The welcome address by Qasem al-Kayoumi of Zadco highlighted the importance of organizations working together to identify critical subsurface corrosion challenges, share and agree on best practices, and identify the best existing downhole corrosion-mitigation technologies. To understand the technical areas where additional focus is required, networks must be formed between the operators, well engineers, and service providers. Al-Kayoumi said that Zadco has gained valuable subsurface experience by creating a seamless co-operative relationship with other operators. Zadco has also sponsored projects for downhole corrosion-modeling programs.
Materials for Oil and Gas Production
The first technical session of the work-shop highlighted materials used in oil and gas production.
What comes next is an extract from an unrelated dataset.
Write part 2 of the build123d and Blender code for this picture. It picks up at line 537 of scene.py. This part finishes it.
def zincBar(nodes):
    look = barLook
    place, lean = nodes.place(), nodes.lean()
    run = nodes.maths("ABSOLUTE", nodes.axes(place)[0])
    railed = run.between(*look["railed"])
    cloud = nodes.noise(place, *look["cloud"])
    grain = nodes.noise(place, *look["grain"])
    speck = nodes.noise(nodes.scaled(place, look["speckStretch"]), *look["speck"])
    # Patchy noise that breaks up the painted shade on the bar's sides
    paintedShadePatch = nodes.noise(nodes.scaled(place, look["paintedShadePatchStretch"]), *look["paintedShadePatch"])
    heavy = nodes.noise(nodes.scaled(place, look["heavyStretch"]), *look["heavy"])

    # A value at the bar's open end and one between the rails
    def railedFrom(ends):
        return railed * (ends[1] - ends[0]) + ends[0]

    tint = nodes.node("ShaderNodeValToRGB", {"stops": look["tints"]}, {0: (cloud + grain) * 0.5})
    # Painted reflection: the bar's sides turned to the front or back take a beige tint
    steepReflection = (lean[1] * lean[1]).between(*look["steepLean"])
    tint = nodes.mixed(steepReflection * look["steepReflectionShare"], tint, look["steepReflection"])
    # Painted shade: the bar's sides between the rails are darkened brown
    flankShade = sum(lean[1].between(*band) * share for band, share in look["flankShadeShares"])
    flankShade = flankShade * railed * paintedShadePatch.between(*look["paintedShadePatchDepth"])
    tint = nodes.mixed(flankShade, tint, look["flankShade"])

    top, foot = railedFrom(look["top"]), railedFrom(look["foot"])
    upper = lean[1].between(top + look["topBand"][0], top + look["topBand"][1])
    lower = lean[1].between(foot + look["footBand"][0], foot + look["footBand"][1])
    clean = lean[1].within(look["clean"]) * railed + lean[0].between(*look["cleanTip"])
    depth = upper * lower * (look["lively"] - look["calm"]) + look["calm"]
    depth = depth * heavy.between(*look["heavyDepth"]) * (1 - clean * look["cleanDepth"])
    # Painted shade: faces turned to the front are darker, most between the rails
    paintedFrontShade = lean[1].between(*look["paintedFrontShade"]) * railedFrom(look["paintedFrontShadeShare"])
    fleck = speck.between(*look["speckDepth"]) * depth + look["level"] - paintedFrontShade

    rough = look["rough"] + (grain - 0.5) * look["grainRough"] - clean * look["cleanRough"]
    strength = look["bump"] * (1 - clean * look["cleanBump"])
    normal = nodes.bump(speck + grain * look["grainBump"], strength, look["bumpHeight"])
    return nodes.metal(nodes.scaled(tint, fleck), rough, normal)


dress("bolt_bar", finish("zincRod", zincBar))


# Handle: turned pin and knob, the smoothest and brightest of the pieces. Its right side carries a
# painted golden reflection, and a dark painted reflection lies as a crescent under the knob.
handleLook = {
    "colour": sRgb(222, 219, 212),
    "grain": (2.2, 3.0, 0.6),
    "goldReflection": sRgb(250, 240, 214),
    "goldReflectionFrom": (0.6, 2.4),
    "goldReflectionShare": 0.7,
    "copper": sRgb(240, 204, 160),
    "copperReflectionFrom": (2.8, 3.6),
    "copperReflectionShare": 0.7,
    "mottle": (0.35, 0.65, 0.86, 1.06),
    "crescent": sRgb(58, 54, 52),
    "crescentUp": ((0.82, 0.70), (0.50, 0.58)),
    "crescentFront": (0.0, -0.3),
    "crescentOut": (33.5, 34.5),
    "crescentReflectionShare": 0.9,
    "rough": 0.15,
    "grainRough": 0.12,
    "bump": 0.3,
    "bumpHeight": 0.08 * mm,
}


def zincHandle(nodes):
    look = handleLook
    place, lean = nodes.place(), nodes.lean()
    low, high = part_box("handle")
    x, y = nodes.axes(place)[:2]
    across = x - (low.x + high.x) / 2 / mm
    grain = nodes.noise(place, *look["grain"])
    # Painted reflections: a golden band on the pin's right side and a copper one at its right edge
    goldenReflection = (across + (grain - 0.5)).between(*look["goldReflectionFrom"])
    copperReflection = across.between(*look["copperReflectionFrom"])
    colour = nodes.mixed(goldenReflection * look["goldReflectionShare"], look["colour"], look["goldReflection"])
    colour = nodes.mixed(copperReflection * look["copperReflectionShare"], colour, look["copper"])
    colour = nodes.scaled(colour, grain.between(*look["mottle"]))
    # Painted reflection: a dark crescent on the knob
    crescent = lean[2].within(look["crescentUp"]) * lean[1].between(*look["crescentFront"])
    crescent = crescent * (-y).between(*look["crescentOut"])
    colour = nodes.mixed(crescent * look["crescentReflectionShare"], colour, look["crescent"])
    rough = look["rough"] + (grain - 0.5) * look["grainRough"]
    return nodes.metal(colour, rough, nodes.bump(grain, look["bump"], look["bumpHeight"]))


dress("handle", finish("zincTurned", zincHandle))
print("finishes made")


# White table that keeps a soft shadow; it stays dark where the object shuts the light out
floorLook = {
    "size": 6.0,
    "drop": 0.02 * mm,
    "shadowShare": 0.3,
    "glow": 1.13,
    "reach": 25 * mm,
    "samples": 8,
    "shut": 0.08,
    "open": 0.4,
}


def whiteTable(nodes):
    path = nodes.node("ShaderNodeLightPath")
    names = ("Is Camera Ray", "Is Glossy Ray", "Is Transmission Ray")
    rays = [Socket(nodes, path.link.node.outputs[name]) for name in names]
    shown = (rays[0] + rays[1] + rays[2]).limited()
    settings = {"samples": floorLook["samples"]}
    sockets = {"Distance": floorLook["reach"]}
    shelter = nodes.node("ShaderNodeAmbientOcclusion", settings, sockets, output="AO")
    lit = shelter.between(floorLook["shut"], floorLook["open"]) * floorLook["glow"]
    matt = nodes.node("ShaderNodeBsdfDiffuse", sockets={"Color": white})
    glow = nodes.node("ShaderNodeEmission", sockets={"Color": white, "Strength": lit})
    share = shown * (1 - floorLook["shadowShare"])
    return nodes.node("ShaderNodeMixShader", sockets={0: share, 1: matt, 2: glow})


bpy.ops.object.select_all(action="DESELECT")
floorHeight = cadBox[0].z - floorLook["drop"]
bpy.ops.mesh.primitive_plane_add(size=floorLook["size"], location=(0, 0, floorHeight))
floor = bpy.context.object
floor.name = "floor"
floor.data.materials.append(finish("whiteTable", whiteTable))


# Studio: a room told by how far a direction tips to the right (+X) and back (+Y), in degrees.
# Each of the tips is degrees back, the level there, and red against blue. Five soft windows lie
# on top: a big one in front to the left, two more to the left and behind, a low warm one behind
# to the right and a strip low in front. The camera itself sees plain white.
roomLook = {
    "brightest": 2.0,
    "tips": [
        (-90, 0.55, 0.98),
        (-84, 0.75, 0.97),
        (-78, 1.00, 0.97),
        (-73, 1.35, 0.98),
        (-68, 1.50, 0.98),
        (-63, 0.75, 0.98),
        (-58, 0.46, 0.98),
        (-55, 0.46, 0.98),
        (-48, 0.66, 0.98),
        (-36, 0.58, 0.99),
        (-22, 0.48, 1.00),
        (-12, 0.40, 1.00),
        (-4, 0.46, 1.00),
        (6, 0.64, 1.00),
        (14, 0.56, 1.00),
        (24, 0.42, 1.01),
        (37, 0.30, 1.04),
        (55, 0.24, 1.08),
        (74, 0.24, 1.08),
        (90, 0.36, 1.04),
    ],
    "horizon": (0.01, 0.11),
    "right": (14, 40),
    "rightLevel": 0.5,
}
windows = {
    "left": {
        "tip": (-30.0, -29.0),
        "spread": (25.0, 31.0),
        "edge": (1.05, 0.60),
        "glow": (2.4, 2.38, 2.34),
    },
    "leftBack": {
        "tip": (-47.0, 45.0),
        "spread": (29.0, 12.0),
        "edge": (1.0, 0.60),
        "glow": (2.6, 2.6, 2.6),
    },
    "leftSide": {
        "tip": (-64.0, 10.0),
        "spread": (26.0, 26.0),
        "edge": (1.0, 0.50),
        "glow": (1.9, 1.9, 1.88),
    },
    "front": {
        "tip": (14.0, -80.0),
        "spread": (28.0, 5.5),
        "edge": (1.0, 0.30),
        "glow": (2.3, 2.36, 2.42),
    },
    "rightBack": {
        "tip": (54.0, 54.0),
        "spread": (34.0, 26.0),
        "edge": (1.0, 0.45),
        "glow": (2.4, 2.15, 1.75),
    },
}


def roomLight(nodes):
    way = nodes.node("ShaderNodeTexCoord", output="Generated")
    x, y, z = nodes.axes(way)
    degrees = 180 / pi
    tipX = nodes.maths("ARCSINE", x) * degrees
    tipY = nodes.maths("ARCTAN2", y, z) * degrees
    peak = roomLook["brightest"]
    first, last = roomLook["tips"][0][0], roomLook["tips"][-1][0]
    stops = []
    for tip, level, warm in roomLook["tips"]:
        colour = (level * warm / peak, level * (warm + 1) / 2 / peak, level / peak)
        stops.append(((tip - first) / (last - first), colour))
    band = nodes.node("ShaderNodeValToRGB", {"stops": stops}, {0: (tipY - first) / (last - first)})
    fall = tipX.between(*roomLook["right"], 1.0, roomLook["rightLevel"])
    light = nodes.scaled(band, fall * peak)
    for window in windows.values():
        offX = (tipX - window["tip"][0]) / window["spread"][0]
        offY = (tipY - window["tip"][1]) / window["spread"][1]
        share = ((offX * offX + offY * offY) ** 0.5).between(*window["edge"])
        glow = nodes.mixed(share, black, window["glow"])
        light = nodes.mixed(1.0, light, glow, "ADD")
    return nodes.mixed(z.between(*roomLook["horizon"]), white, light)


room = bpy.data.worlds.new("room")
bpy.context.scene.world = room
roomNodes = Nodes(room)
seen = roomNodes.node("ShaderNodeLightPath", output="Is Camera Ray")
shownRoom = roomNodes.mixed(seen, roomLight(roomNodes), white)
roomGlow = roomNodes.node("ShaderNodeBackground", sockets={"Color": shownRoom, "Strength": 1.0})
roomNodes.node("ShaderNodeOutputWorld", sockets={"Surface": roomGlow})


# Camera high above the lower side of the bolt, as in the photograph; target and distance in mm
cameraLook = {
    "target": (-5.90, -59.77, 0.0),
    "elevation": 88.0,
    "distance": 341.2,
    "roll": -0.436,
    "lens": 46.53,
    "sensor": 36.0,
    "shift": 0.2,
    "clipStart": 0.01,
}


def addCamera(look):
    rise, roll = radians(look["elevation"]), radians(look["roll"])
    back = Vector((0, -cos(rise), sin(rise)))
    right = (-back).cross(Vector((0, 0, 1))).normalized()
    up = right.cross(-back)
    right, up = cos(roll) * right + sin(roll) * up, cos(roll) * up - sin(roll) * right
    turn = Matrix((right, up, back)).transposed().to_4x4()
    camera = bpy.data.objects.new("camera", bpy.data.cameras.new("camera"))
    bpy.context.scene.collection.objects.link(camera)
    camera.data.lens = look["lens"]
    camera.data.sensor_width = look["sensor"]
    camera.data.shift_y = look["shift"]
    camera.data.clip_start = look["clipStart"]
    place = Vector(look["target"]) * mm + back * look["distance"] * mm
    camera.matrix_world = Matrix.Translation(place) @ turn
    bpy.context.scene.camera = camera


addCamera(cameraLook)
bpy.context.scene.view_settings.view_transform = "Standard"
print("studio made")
Keynote speaker Bijan Kermani of KeyTech opened by stating that hydrocarbons will continue to be the world’s principal energy source in the foreseeable future. The expected growth in energy demand will spur increases in production, which will become more multiphase in nature and contain higher percentages of harsh components such as hydrogen sulfide (H2S) and carbon dioxide (CO2). These acid gases in high water-cut production systems present major corrosion concerns.
Therefore, material selection must become more specific to mitigate corrosion, and the impact of corrosion with regards to health, safety, and the environment; capital expenditure; and operational expenditure must receive continued serious consideration. Kermani said that materials selection must be coupled with ‘near-realistic’ corrosion modeling and prediction for optimum integrity assurance.Zadco’s Obadah Al-Sawadi next discussed the principles of corrosion modeling and prediction as they relate to materials selection. He stated that any useful model should be able to accurately predict corrosion rates as operating conditions change and account for actual tubing conditions rather than predict the phenomena at only one set of design conditions. A successful modeling program should also clearly define target corrosion rates to assess whether carbon steel or a corrosion-resistant alloy (CRA) should be employed. Finally Al-Sawadi highlighted several continuing challenges for accurate modeling programs, including obtaining accurate field data, the large number of variables involved and their relevance, and changes in the operating regime.